#### Source data:
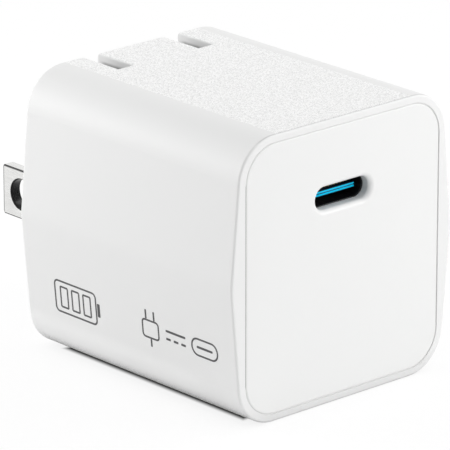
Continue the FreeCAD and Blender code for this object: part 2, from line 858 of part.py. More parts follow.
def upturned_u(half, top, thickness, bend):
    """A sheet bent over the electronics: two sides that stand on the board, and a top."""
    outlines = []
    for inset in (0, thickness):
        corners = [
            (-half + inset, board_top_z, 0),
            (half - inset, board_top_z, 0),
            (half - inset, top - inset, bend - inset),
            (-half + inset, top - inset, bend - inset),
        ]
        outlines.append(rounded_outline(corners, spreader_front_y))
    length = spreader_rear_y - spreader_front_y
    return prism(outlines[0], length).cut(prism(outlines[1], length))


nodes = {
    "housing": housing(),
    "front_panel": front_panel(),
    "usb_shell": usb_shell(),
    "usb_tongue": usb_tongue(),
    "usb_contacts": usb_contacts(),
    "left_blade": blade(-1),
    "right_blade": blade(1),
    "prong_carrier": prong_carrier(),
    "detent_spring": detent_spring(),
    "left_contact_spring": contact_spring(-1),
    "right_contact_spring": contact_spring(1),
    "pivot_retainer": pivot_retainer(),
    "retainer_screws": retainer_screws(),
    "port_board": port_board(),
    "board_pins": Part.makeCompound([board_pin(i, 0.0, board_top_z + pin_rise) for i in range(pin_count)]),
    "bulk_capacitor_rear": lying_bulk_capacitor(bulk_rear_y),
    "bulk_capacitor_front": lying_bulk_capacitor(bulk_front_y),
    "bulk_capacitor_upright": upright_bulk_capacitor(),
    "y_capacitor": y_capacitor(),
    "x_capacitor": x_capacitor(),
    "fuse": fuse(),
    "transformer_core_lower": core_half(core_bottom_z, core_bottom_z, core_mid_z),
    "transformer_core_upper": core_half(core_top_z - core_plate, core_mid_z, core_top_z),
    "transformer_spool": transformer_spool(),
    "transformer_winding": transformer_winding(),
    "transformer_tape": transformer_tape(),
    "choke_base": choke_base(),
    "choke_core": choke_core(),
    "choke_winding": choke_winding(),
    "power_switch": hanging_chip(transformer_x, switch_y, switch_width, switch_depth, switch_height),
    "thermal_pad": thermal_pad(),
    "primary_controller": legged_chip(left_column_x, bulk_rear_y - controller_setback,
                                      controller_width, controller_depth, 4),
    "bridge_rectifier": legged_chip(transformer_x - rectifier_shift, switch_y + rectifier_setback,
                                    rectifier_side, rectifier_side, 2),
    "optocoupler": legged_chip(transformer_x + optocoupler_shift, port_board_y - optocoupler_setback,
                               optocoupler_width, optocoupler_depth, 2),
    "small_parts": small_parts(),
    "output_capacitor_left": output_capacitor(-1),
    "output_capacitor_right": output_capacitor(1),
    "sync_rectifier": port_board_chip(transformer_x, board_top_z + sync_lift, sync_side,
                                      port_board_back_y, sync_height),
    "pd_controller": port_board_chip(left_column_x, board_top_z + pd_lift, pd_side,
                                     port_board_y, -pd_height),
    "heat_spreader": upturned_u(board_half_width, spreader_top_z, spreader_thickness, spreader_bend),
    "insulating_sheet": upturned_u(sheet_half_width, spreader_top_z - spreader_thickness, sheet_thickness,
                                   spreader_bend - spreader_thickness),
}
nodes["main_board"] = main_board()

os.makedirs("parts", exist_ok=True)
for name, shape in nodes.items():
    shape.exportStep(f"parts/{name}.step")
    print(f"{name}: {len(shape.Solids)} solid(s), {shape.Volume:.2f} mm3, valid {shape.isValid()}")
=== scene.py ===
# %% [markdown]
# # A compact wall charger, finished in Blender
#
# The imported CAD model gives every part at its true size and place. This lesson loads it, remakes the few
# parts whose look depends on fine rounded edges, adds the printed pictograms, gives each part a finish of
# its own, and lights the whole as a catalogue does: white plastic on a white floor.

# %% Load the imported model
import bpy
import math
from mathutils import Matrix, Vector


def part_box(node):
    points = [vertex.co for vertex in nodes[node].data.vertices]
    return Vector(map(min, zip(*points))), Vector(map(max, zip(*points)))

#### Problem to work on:
Produce an exact copy of the lines from the one containing "for name, shape" through the last line, and of nothing else.

#### Written response:
for name, shape in nodes.items():
    shape.exportStep(f"parts/{name}.step")
    print(f"{name}: {len(shape.Solids)} solid(s), {shape.Volume:.2f} mm3, valid {shape.isValid()}")
=== scene.py ===
# %% [markdown]
# # A compact wall charger, finished in Blender
#
# The imported CAD model gives every part at its true size and place. This lesson loads it, remakes the few
# parts whose look depends on fine rounded edges, adds the printed pictograms, gives each part a finish of
# its own, and lights the whole as a catalogue does: white plastic on a white floor.

# %% Load the imported model
import bpy
import math
from mathutils import Matrix, Vector


def part_box(node):
    points = [vertex.co for vertex in nodes[node].data.vertices]
    return Vector(map(min, zip(*points))), Vector(map(max, zip(*points)))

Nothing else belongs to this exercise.